[Collection entries]
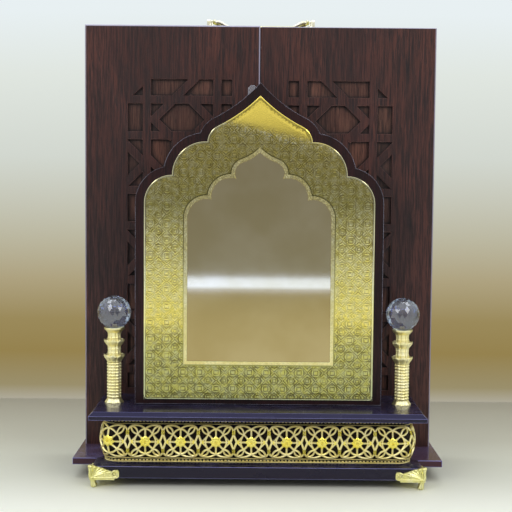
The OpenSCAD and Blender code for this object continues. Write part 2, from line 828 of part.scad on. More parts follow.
module handle_post(s) {
    color(gold) difference() {
        translate([s * handle_span / 2, handle_y, case_top]) {
            difference() {
                cylinder(r = mount_r, h = mount_t);
                translate([0, 0, mount_t]) screw(screw_r, screw_head_r - 0.6, screw_len, seat_fit);
            }
            translate([s * post_offset, 0, 0]) {
                translate([-ear_t / 2, -post_w / 2, 0]) cube([ear_t, post_w, pivot_h]);
                translate([-ear_t / 2, 0, pivot_h]) rotate([0, 90, 0])
                    cylinder(r = post_w / 2, h = ear_t);
            }
        }
        translate([0, handle_y, handle_z]) rotate([0, 90, 0])
            cylinder(r = handle_pin_r + pin_fit, h = handle_span + 20, center = true);
    }
}

module handle_post_left() { handle_post(-1); }
module handle_post_right() { handle_post(1); }

module handle_screws() {
    color(gold) handle_places() screw(screw_r, screw_head_r - 0.6, screw_len);
}

// Round bar between two points
module rod(a, b, r) {
    d = b - a;
    translate(a) rotate([0, acos(d[2] / norm(d)), atan2(d[1], d[0])]) cylinder(r = r, h = norm(d));
}

// Bail folded back: its arms lean inwards and down, and the grip lies just above the case
module handle_bail() {
    reach = handle_span / 2 - 2;
    fall = pivot_h - grip_r - 0.2;
    color(gold) translate([0, handle_y, handle_z]) {
        for (s = [-1, 1]) {
            pivot = [s * reach, 0, 0];
            knee = [s * (reach - arm_lean), arm_len, -fall];
            rod(pivot, pivot + [s * handle_pin_len, 0, 0], handle_pin_r);
            rod(pivot, knee, arm_r);
            translate(pivot) sphere(arm_r);
            translate(knee) sphere(grip_r);
        }
        rod([arm_lean - reach, arm_len, -fall], [reach - arm_lean, arm_len, -fall], grip_r);
    }
}

base_plate();
rear_batten();
plinth_board();
riser_block();
filigree_band();
ledge_board();
front_foot_left();
front_foot_right();
rear_feet();
base_screws();
backboard_left();
backboard_right();
stile_left();
stile_right();
top_rail();
bottom_rail();
back_panel();
back_screws();
base_dowels();
pillar_base_left();
pillar_base_right();
pillar_shaft_left();
pillar_shaft_right();
pillar_cup_left();
pillar_cup_right();
crystal_ball_left();
crystal_ball_right();
pillar_studs();
niche_side_left();
niche_side_right();
niche_roof_left();
niche_roof_right();
niche_back();
catch_magnet();
hinge_wall_leaves();
hinge_wall_screws();
hinge_pins();
door_board();
gold_plate();
bead_frame();
centre_plate();
hinge_door_leaves();
hinge_door_screws();
catch_keeper();
pull_tab();
handle_post_left();
handle_post_right();
handle_screws();
handle_bail();
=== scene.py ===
"""Looks of a carved display stand with a mihrab-shaped door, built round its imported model."""

import functools
import logging
import math
from dataclasses import dataclass, field
from enum import Enum

import bmesh
import bpy
import numpy as np
from mathutils import Matrix, Vector
from mathutils.geometry import delaunay_2d_cdt


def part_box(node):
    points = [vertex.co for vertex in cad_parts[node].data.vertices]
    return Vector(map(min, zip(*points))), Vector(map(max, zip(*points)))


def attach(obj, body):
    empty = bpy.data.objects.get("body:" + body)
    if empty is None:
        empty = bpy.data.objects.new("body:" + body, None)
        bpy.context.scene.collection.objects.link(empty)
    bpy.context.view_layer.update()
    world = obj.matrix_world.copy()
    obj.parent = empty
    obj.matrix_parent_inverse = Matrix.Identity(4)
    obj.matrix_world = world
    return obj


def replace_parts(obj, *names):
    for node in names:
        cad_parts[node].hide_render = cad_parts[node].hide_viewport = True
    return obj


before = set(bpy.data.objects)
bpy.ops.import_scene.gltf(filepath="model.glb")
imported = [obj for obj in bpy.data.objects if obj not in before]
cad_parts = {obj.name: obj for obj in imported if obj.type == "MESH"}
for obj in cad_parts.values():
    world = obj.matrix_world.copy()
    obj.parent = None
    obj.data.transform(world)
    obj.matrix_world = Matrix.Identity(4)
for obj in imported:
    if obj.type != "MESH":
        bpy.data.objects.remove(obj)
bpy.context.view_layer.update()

LOG = logging.getLogger("stand")
MM = 0.001
WELD, FLAT_ANGLE = 0.002, 0.6  # how near corners are joined, and which edges count as flat
STAND, DOOR = "stand", "mihrab_door"
FACES_FRONT = -0.9  # the y part of a normal below which a face looks forwards

Colour = tuple[float, float, float]
Socket = bpy.types.NodeSocket
Sockets = bpy.types.bpy_prop_collection


def srgb(red: int, green: int, blue: int) -> Colour:
    """Linear colour of an 8-bit screen colour."""
    return tuple(((v / 255 + 0.055) / 1.055) ** 2.4 for v in (red, green, blue))


class Grain(Enum):
    """Direction in which a board's grain runs, with the stretch of its texture."""

    UPRIGHT = (1.0, 1.0, 0.05)
    ALONG = (0.05, 1.0, 1.0)


class Side(Enum):
    """Left or right half of the stand, with its sign along x."""

    LEFT = -1
    RIGHT = 1

    @property
    def word(self) -> str:
        """The side's name as the nodes spell it."""
        return self.name.lower()


# ---------------------------------------------------------------- shader graphs


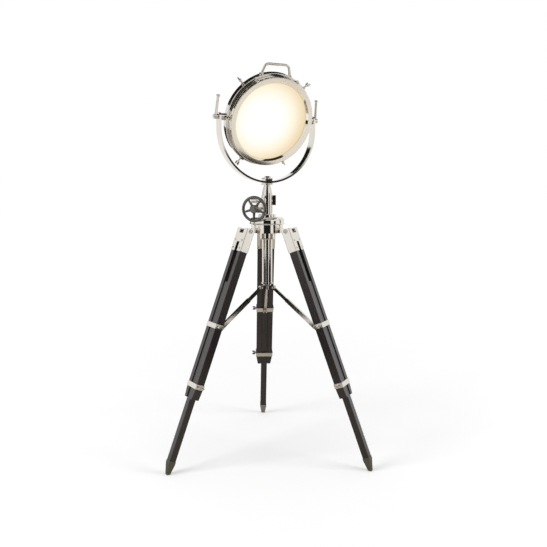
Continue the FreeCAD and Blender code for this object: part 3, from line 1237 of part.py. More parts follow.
def thumb_screw():
    """Radial stud with a wing nut, at the right-hand side of the drum."""
    d = (DRUM_STEP + DRUM_FRONT) / 2
    boss = rod(THUMB_BOSS_RADIUS, V(DRUM_RADIUS - THUMB_BOSS_HEIGHT, 0, d), V(DRUM_RADIUS + THUMB_BOSS_HEIGHT, 0, d))
    stud = rod(THUMB_STUD_RADIUS, V(DRUM_RADIUS, 0, d), V(DRUM_RADIUS + THUMB_BOSS_HEIGHT + THUMB_RISE, 0, d))
    nut = moved(spun(wing_nut(), 90, Y), DRUM_RADIUS + THUMB_BOSS_HEIGHT + THUMB_RISE, 0, d)
    return less(fused([boss, stud, nut]), [drum_envelope()])


def bezel_fasteners():
    """Six clips round the bezel and four radial thumb screws."""
    parts = []
    for i in range(CLIP_COUNT):
        parts += spun(bezel_clip(), i * 360 / CLIP_COUNT).Solids
    for angle in THUMB_ANGLES:
        parts += spun(thumb_screw(), angle).Solids
    return place_head(Part.makeCompound(parts))


def carry_handle():
    """Round-bar handle on the top of the drum, on two pads."""
    foot_y = math.sqrt(DRUM_RADIUS ** 2 - HANDLE_FOOT_SPREAD ** 2)
    points = [V(-HANDLE_FOOT_SPREAD, foot_y, HANDLE_D), V(-HANDLE_TOP_SPREAD, HANDLE_TOP, HANDLE_D),
              V(HANDLE_TOP_SPREAD, HANDLE_TOP, HANDLE_D), V(HANDLE_FOOT_SPREAD, foot_y, HANDLE_D)]
    lean = (points[1] - points[0]).normalize()
    turn = math.acos(lean.dot(X))
    cut = HANDLE_CORNER * math.tan(turn / 2)
    bend = HANDLE_CORNER * (1 / math.cos(turn / 2) - 1)
    edges = []
    here = points[0] - lean * HANDLE_PAD_HEIGHT
    for corner, arrive, leave in ((points[1], lean, X), (points[2], X, V(lean.x, -lean.y, 0))):
        before = corner - arrive * cut
        after = corner + leave * cut
        inwards = (leave - arrive).normalize()
        edges.append(Part.makeLine(here, before))
        edges.append(Part.Arc(before, corner + inwards * bend, after).toShape())
        here = after
    edges.append(Part.makeLine(here, points[3] + V(lean.x, -lean.y, 0) * HANDLE_PAD_HEIGHT))
    start = edges[0].Vertexes[0].Point
    ring = Part.Wire([Part.makeCircle(HANDLE_RADIUS, start, lean)])
    bar = Part.Wire(edges).makePipeShell([ring], True, True)
    parts = [bar]
    for side in (-1, 1):
        foot = V(side * HANDLE_FOOT_SPREAD, foot_y, HANDLE_D)
        out = V(foot.x, foot.y, 0).normalize()
        parts.append(rod(HANDLE_PAD_RADIUS, foot - out * HANDLE_PAD_HEIGHT, foot + out * HANDLE_PAD_HEIGHT))
    return place_head(less(fused(parts), [drum_envelope()]))


# ---- the whole lamp ---------------------------------------------------------------------------
def build():
    """Every node by name, round the column axis."""
    nodes = {}
    nodes["crown"] = crown()
    nodes["column_sleeve"] = column_sleeve()
    nodes["sleeve_cap"] = sleeve_cap()
    nodes["spider_hub"] = spider_hub()
    nodes["hinge_bolts"] = hinge_bolts()
    nodes["spider_pins"] = spider_pins()
    nodes["gear_housing"] = gear_housing()
    nodes["clamp_screws"] = clamp_screws()
    nodes["lock_knob"] = lock_knob()
    nodes["pinion_shaft"] = pinion_shaft()
    nodes["handwheel"] = handwheel()
    nodes["inner_column"] = inner_column()
    nodes["column_bush"] = column_bush()
    nodes["column_head"] = column_head()
    nodes["yoke"] = yoke()
    nodes["swivel_nut"] = swivel_nut()
    nodes["lever_left"] = clamp_lever("left")
    nodes["lever_right"] = clamp_lever("right")
    nodes["drum"] = drum()
    nodes["rear_cover"] = rear_cover()
    nodes["bezel"] = bezel()
    nodes["lens"] = lens()
    nodes["lens_gasket"] = lens_gasket()
    nodes["reflector"] = reflector()
    nodes["lamp_holder"] = lamp_holder()
    nodes["bulb"] = bulb()
    nodes["trunnions"] = trunnions()
    nodes["bezel_fasteners"] = bezel_fasteners()
    nodes["carry_handle"] = carry_handle()
    nodes["cable_gland"] = cable_gland()
    leg_parts = {"cap": leg_cap(), "rails": leg_rails(), "bands": leg_bands(), "screws": leg_screws(),
                 "slider": leg_slider(), "foot": leg_foot(),
                 "upper_wing_screw": wing_screw(UPPER_BAND), "lower_wing_screw": wing_screw(LOWER_BAND)}
    strut_parts = {"strut_bar": strut_bar(), "strut_channel": strut_channel()}
    for name in LEG_ANGLES:
        for part, shape in leg_parts.items():
            nodes["leg_" + name + "_" + part] = stand_leg(shape, name)
        for part, shape in strut_parts.items():
            nodes["leg_" + name + "_" + part] = place_strut(shape, name)
    return nodes


def footprint_shift(nodes):
    """Move from the column axis to the middle of the whole lamp's box, at floor level."""
    box = Part.makeCompound(list(nodes.values())).BoundBox
    return V(-(box.XMin + box.XMax) / 2, -(box.YMin + box.YMax) / 2, 0)


lamp = build()
shift = footprint_shift(lamp)
os.makedirs("parts", exist_ok=True)
for node, shape in lamp.items():
    shape.translate(shift)
    shape.exportStep("parts/" + node + ".step")
print("nodes", len(lamp), "shift", tuple(round(v, 3) for v in shift))
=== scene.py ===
import json
import math
import bpy
from mathutils import Matrix, Vector


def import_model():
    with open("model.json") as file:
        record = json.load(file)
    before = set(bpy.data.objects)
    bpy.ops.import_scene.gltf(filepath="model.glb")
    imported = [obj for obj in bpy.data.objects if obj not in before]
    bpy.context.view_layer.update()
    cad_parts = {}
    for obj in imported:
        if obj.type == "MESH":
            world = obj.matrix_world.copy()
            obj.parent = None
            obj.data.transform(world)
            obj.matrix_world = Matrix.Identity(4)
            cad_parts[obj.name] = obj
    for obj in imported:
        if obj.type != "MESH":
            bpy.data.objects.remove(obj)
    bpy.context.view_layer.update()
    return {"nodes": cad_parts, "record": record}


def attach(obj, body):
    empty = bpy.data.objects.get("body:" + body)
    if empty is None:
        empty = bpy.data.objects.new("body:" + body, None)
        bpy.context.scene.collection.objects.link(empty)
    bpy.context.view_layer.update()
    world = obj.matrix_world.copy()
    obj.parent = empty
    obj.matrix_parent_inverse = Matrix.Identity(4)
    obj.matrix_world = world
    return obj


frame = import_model()

# ---- where things are, in metres, as the construction has them --------------------------------
AXIS_Y = -0.116381                      # the column stands here
HEAD_TURN = math.radians(23.9)
HEAD_TILT = math.radians(22.1)
PIVOT = Vector((0, AXIS_Y, 1.43329))
LEG_SPREAD = math.radians(21.2)
LEG_ANGLES = {"left": math.radians(210), "right": math.radians(330), "back": math.radians(90)}
HINGE_RADIUS = 0.1055
HINGE_Z = 1.0434 * math.cos(LEG_SPREAD)
PAINTED_BRIGHT_SPOT = (-0.035, 0.005, 0)        # centre of the painted bright spot on the lens, in the head's own frame
PAINTED_GLOW_REACH = 0.2                        # from the painted bright spot to where the painted glow is faintest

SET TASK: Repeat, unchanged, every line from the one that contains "lamp = build()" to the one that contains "frame = import_model()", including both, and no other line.

EXERCISE OUTPUT:
lamp = build()
shift = footprint_shift(lamp)
os.makedirs("parts", exist_ok=True)
for node, shape in lamp.items():
    shape.translate(shift)
    shape.exportStep("parts/" + node + ".step")
print("nodes", len(lamp), "shift", tuple(round(v, 3) for v in shift))
=== scene.py ===
import json
import math
import bpy
from mathutils import Matrix, Vector


def import_model():
    with open("model.json") as file:
        record = json.load(file)
    before = set(bpy.data.objects)
    bpy.ops.import_scene.gltf(filepath="model.glb")
    imported = [obj for obj in bpy.data.objects if obj not in before]
    bpy.context.view_layer.update()
    cad_parts = {}
    for obj in imported:
        if obj.type == "MESH":
            world = obj.matrix_world.copy()
            obj.parent = None
            obj.data.transform(world)
            obj.matrix_world = Matrix.Identity(4)
            cad_parts[obj.name] = obj
    for obj in imported:
        if obj.type != "MESH":
            bpy.data.objects.remove(obj)
    bpy.context.view_layer.update()
    return {"nodes": cad_parts, "record": record}


def attach(obj, body):
    empty = bpy.data.objects.get("body:" + body)
    if empty is None:
        empty = bpy.data.objects.new("body:" + body, None)
        bpy.context.scene.collection.objects.link(empty)
    bpy.context.view_layer.update()
    world = obj.matrix_world.copy()
    obj.parent = empty
    obj.matrix_parent_inverse = Matrix.Identity(4)
    obj.matrix_world = world
    return obj


frame = import_model()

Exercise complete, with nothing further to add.